▸ **TASK PROMPT**: Repeat the material in full. Keep every line exactly as it is.

▸ **DATA SEGMENT**:

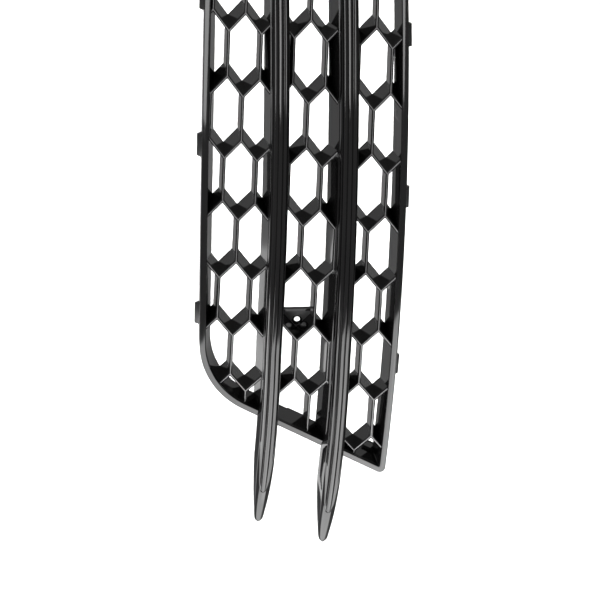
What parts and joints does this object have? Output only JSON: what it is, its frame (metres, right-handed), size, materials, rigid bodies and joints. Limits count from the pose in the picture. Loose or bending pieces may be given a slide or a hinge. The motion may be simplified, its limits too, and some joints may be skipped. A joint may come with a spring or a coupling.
{
  "type": "bumper side intake grille",
  "caption": "Upright side intake grille for a car bumper: deep curved frame, honeycomb insert, two long bladed fins running past its lower edge, and snap tongues in its flanks.",
  "frame": {"origin": "centre of the bumper screw's hole, on the front face of the screw plate", "axes": "+X across the grille, +Z along the blades towards the upper end, -Y out of the front"},
  "size_m": [0.1532, 0.1238, 0.4537],
  "materials": {
    "gloss_black": "high-gloss black moulding",
    "satin_black": "satin black moulding",
    "black_zinc": "black zinc-plated steel"
  },
  "bodies": {
    "grille": {"surround_frame": "gloss_black", "honeycomb_insert": "gloss_black", "blade_left": "gloss_black", "blade_right": "gloss_black", "crown_left": "gloss_black", "crown_right": "gloss_black", "blade_screw_left_1": "black_zinc", "blade_screw_left_2": "black_zinc", "blade_screw_left_3": "black_zinc", "blade_screw_left_4": "black_zinc", "blade_screw_right_1": "black_zinc", "blade_screw_right_2": "black_zinc", "blade_screw_right_3": "black_zinc", "blade_screw_right_4": "black_zinc", "insert_screw_1": "black_zinc", "insert_screw_2": "black_zinc", "insert_screw_3": "black_zinc", "insert_screw_4": "black_zinc", "insert_screw_5": "black_zinc", "insert_screw_6": "black_zinc"},
    "tongue_left_1": {"tongue_left_1": "satin_black"},
    "tongue_left_2": {"tongue_left_2": "satin_black"},
    "tongue_left_3": {"tongue_left_3": "satin_black"},
    "tongue_right_1": {"tongue_right_1": "satin_black"},
    "tongue_right_2": {"tongue_right_2": "satin_black"},
    "tongue_right_3": {"tongue_right_3": "satin_black"}
  },
  "joints": [
    {"name": "flex_left_upper", "type": "hinge", "parent": "grille", "child": "tongue_left_1", "pos_m": [-0.06078, 0.05297, 0.22195], "axis": [-0.0404, -0.3899, -0.92], "range_deg": [0, 12], "stiffness_Nm_per_rad": 0.15},
    {"name": "flex_left_middle", "type": "hinge", "parent": "grille", "child": "tongue_left_2", "pos_m": [-0.06452, 0.01927, 0.12496], "axis": [-0.032, -0.2614, -0.9647], "range_deg": [0, 12], "stiffness_Nm_per_rad": 0.15},
    {"name": "flex_left_lower", "type": "hinge", "parent": "grille", "child": "tongue_left_3", "pos_m": [-0.0677, -0.00182, 0.00498], "axis": [-0.0198, -0.0801, -0.9966], "range_deg": [0, 12], "stiffness_Nm_per_rad": 0.15},
    {"name": "flex_right_upper", "type": "hinge", "parent": "grille", "child": "tongue_right_1", "pos_m": [0.07709, 0.02099, 0.20502], "axis": [0.0137, 0.3369, 0.9414], "range_deg": [0, 12], "stiffness_Nm_per_rad": 0.15},
    {"name": "flex_right_middle", "type": "hinge", "parent": "grille", "child": "tongue_right_2", "pos_m": [0.07398, -0.0084, 0.09505], "axis": [0.0413, 0.1743, 0.9838], "range_deg": [0, 12], "stiffness_Nm_per_rad": 0.15},
    {"name": "flex_right_lower", "type": "hinge", "parent": "grille", "child": "tongue_right_3", "pos_m": [0.06678, -0.0179, -0.02992], "axis": [0.073, -0.0245, 0.997], "range_deg": [0, 12], "stiffness_Nm_per_rad": 0.15}
  ]
}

▸ **FULL OUTPUT**:
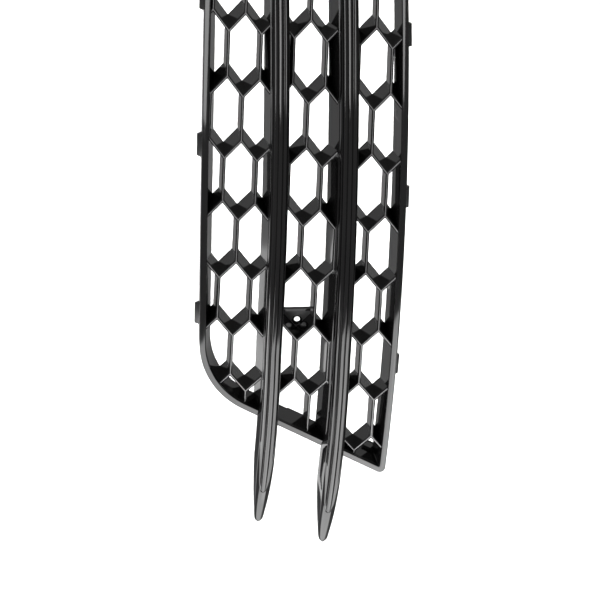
What parts and joints does this object have? Output only JSON: what it is, its frame (metres, right-handed), size, materials, rigid bodies and joints. Limits count from the pose in the picture. Loose or bending pieces may be given a slide or a hinge. The motion may be simplified, its limits too, and some joints may be skipped. A joint may come with a spring or a coupling.
{
  "type": "bumper side intake grille",
  "caption": "Upright side intake grille for a car bumper: deep curved frame, honeycomb insert, two long bladed fins running past its lower edge, and snap tongues in its flanks.",
  "frame": {"origin": "centre of the bumper screw's hole, on the front face of the screw plate", "axes": "+X across the grille, +Z along the blades towards the upper end, -Y out of the front"},
  "size_m": [0.1532, 0.1238, 0.4537],
  "materials": {
    "gloss_black": "high-gloss black moulding",
    "satin_black": "satin black moulding",
    "black_zinc": "black zinc-plated steel"
  },
  "bodies": {
    "grille": {"surround_frame": "gloss_black", "honeycomb_insert": "gloss_black", "blade_left": "gloss_black", "blade_right": "gloss_black", "crown_left": "gloss_black", "crown_right": "gloss_black", "blade_screw_left_1": "black_zinc", "blade_screw_left_2": "black_zinc", "blade_screw_left_3": "black_zinc", "blade_screw_left_4": "black_zinc", "blade_screw_right_1": "black_zinc", "blade_screw_right_2": "black_zinc", "blade_screw_right_3": "black_zinc", "blade_screw_right_4": "black_zinc", "insert_screw_1": "black_zinc", "insert_screw_2": "black_zinc", "insert_screw_3": "black_zinc", "insert_screw_4": "black_zinc", "insert_screw_5": "black_zinc", "insert_screw_6": "black_zinc"},
    "tongue_left_1": {"tongue_left_1": "satin_black"},
    "tongue_left_2": {"tongue_left_2": "satin_black"},
    "tongue_left_3": {"tongue_left_3": "satin_black"},
    "tongue_right_1": {"tongue_right_1": "satin_black"},
    "tongue_right_2": {"tongue_right_2": "satin_black"},
    "tongue_right_3": {"tongue_right_3": "satin_black"}
  },
  "joints": [
    {"name": "flex_left_upper", "type": "hinge", "parent": "grille", "child": "tongue_left_1", "pos_m": [-0.06078, 0.05297, 0.22195], "axis": [-0.0404, -0.3899, -0.92], "range_deg": [0, 12], "stiffness_Nm_per_rad": 0.15},
    {"name": "flex_left_middle", "type": "hinge", "parent": "grille", "child": "tongue_left_2", "pos_m": [-0.06452, 0.01927, 0.12496], "axis": [-0.032, -0.2614, -0.9647], "range_deg": [0, 12], "stiffness_Nm_per_rad": 0.15},
    {"name": "flex_left_lower", "type": "hinge", "parent": "grille", "child": "tongue_left_3", "pos_m": [-0.0677, -0.00182, 0.00498], "axis": [-0.0198, -0.0801, -0.9966], "range_deg": [0, 12], "stiffness_Nm_per_rad": 0.15},
    {"name": "flex_right_upper", "type": "hinge", "parent": "grille", "child": "tongue_right_1", "pos_m": [0.07709, 0.02099, 0.20502], "axis": [0.0137, 0.3369, 0.9414], "range_deg": [0, 12], "stiffness_Nm_per_rad": 0.15},
    {"name": "flex_right_middle", "type": "hinge", "parent": "grille", "child": "tongue_right_2", "pos_m": [0.07398, -0.0084, 0.09505], "axis": [0.0413, 0.1743, 0.9838], "range_deg": [0, 12], "stiffness_Nm_per_rad": 0.15},
    {"name": "flex_right_lower", "type": "hinge", "parent": "grille", "child": "tongue_right_3", "pos_m": [0.06678, -0.0179, -0.02992], "axis": [0.073, -0.0245, 0.997], "range_deg": [0, 12], "stiffness_Nm_per_rad": 0.15}
  ]
}